GOODRICH, Circuit Judge (dissenting in part).
The issue between the majority and the dissent in this case is a narrow one. It has to do only with that part of the former opinion which conditioned the enforcement of the order upon redetermination by the Board of the bargaining agent. This point we do not believe to be settled by International Association of Machinists, etc., v. National Labor Relations Board, 1940, 311 U.S. 72, 61 S. Ct. 83, 85 L. Ed. . The opinion in that case devotes considerable space to the evidence that the rival union had been, at least, assisted by the employer. Where this circumstance exists or where the loss in membership of the union once having the majority has been influenced by unfair labor practices on the part of the employer there is, to us, a situation which seems quite different. Accordingly when the employees sought to intervene at the original hearing in order, inter alia, to show that they had of their own free will withdrawn from the union the Board should have permitted them to do so since the character of the Board's order against the employer was directly dependent on whether the union was still entitled to represent the employees.

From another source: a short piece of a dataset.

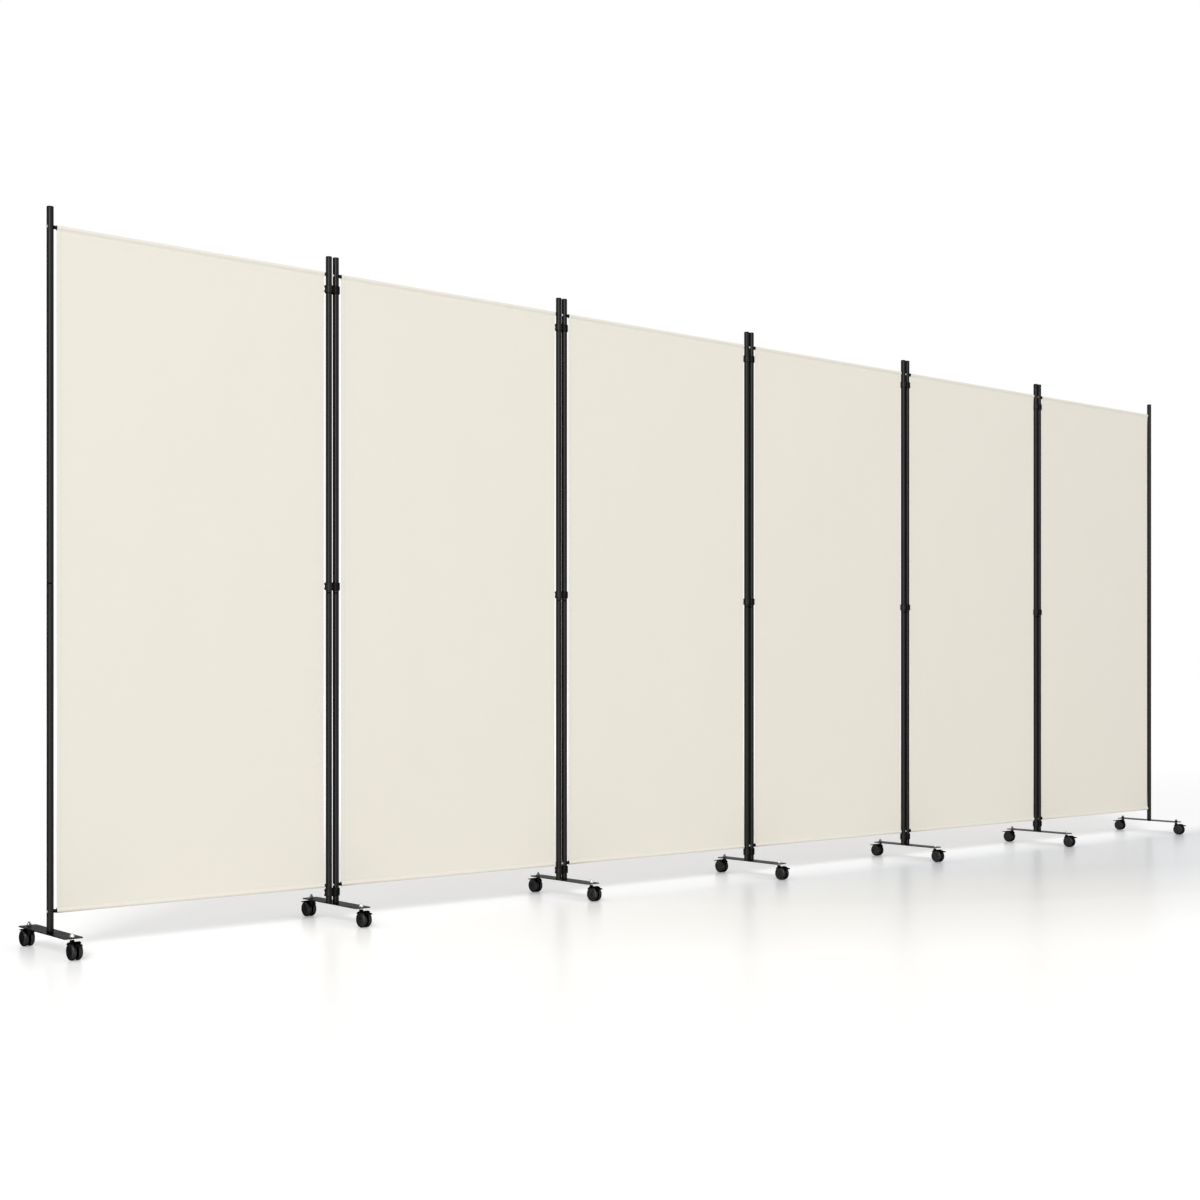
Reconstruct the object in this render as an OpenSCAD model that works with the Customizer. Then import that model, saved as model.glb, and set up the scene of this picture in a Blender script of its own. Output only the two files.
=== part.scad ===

There is no competent evidence that the loss in union membership was influenced by the employer's unfair labor practice. Even if the Board may make the assumption that there is a causal relationship between unfair labor practices on the part of the employer and loss in union membership when the unfair practices are contemporaneously present, certainly there is no irrebuttable legal presumption of cause and effect. We do not see how the testimony of those who perhaps would testify to the contrary may fairly be rejected.
The majority opinion gives to a unit once selected the power to be the exclusive bargaining agency for an indefinite time regardless of whether at the time of the hearing this unit may represent only a very small minority of the employees. If the dissipation has come about by unfair labor practice on the part of the employer it may well be that the policy of the act requires election to be treated as conclusive until those practices are purged. but where there is no evidence of the sort, and evidence to the contrary is rejected, it seems to us a very important difference exists. The majority opinion points out that the employees may under § 9 express a new choice. But the very enforcement of an order directing collective bargaining with one agent necessarily gives to that agent that possession which always has been regarded as nine points of the law. Such possession is just as valuable in collective bargaining as it is in the retention of tangible property. It seems to us that to award it to an admitted minority against what is claimed to be an uncoerced majority is a turning awary from those realities which the majority opinion purports to consider.
MARIS, Circuit Judge, concurs in this dissent.